Red Hat is collaborating with CentOS now. Not quite sure what to make of this myself.
It could be an attempt to counter to what Red Hat perceives as a threat from other "free" server OSes (Ubuntu Server and Debian). By bringing the free server distro that is most closely related to RHEL under the official Red Hat umbrella they may attract some of the people who would otherwise run a Debian derivative to the Red Hat camp.
I've also seen some comments to the effect that it is an attempt to shut down Oracle Linux. In effect, sending a message of "Why use Oracle's RHEL clone when you can use ours?"
There's also a potential downside for CentOS over the long term if Red Hat takes over critical responsibilities then loses interest.
LaChupacabra wrote:kc77 wrote:Do you have extra money to spend?
Is the datastore / storage appliance meant to service other things than just Xen within your data center?
Not really, part of the problem is I work at a non profit. I'm dealing with the sunk costs of the systems that were put in a year or two ago. That's why re purposing existing hardware is fine, but investing in new software is not.
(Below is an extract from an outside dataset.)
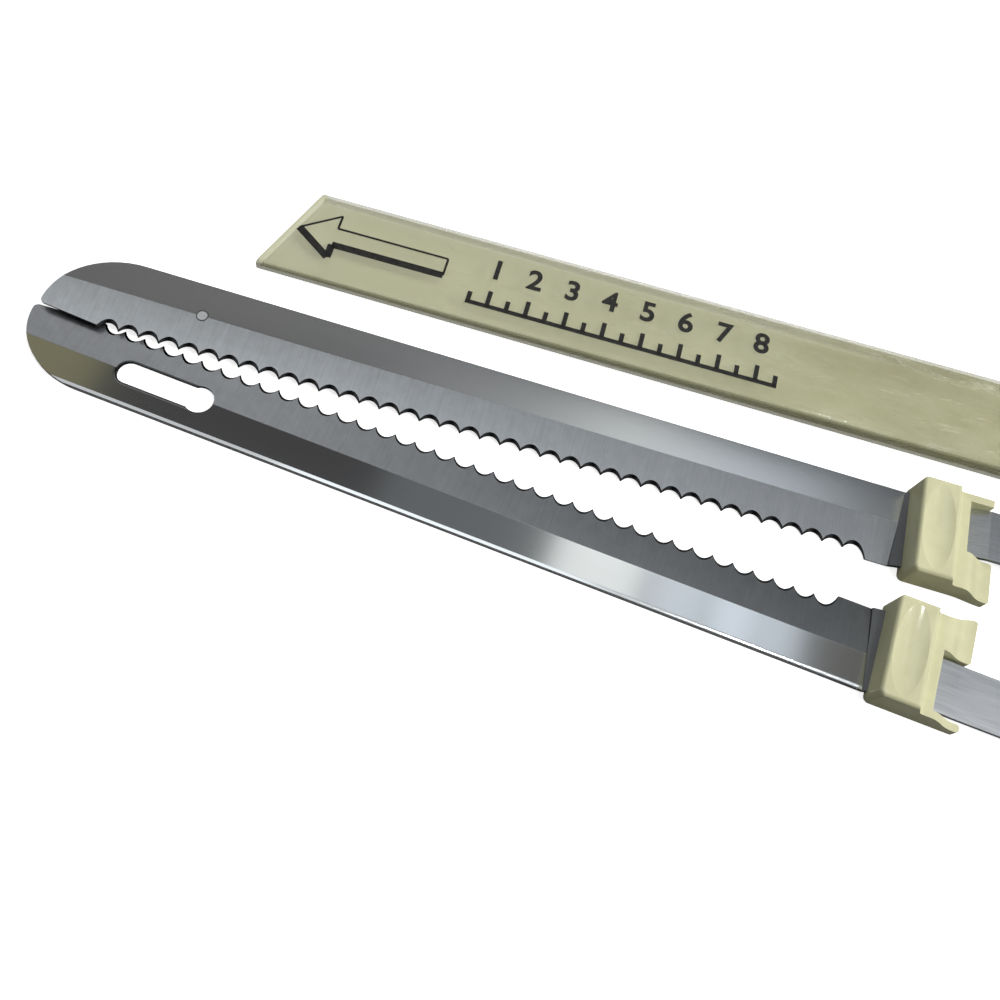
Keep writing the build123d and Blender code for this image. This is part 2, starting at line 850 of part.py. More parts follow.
# Gear train
plate_inner_y = wheel_width / 2 + sliding_gap
plate_outer_y = plate_inner_y + frame_plate_thickness
journal_end_y = plate_outer_y
yoke_inner_y = journal_end_y + crank_pin_length + sliding_gap
yoke_outer_y = yoke_inner_y + yoke_thickness
rod_outer_y = rod_inner_y + yoke_thickness
wheel_root_radius = wheel_pitch_radius - wheel_addendum - sliding_gap
wheel_tip_radius = wheel_pitch_radius + wheel_addendum
worm_root_radius = worm_pitch_radius - wheel_addendum - sliding_gap
tooth_thickness = tooth_share * gear_pitch
tooth_height = wheel_tip_radius - wheel_root_radius

with BuildPart() as worm_wheel:
    with BuildSketch(Plane((wheel_x, 0, wheel_axis_z), x_dir=(1, 0, 0), z_dir=(0, -1, 0))):
        Circle(wheel_root_radius)
        with PolarLocations(wheel_root_radius + tooth_height / 2, wheel_teeth, start_angle=90):
            Rectangle(tooth_height + sliding_gap, tooth_thickness)
    extrude(amount=wheel_width / 2, both=True)
    add(round_bar(
        journal_radius, (wheel_x, -journal_end_y, wheel_axis_z), (wheel_x, journal_end_y, wheel_axis_z), "y"
    ))
    pin_reach = journal_end_y + crank_pin_length
    upper_pin_z = wheel_axis_z + crank_radius
    lower_pin_z = wheel_axis_z - crank_radius
    add(round_bar(crank_pin_radius, (wheel_x, 0, upper_pin_z), (wheel_x, pin_reach, upper_pin_z), "y"))
    add(round_bar(crank_pin_radius, (wheel_x, -pin_reach, lower_pin_z), (wheel_x, 0, lower_pin_z), "y"))
write_in_handle(worm_wheel, "worm_wheel")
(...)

It will be used primarily as storage for Xen. One of the above volumes is going to be dedicated to that. The other volume will be used as a backup target for our virtaul backups and half a dozen things that just need bulk storage accessible via nfs or samba. I have a second rack in an ISP's datacenter close to our offices with a similar setup. The servers are not replicated directly (didn't have the budget) but the virtual backups do replicate, as well as the datastores that contain those half dozen archives. There are 2 Xen hypervisors there that run various things like XenApp and our websites. We've got a tunnel running between our main offices and that second location.
I think that's everything relevant to give a good idea of what this needs to do. I've got CentOS 6.5 up and running on a test box and am starting to carve that up to do what this needs to do. I'm happy to answer any other questions people may have! I'm also super grateful for the help people have already offered =)
kc77 wrote:For the file system Ext4 + LVM2+MDADM with RAID 10 and RAID 1 for the OS.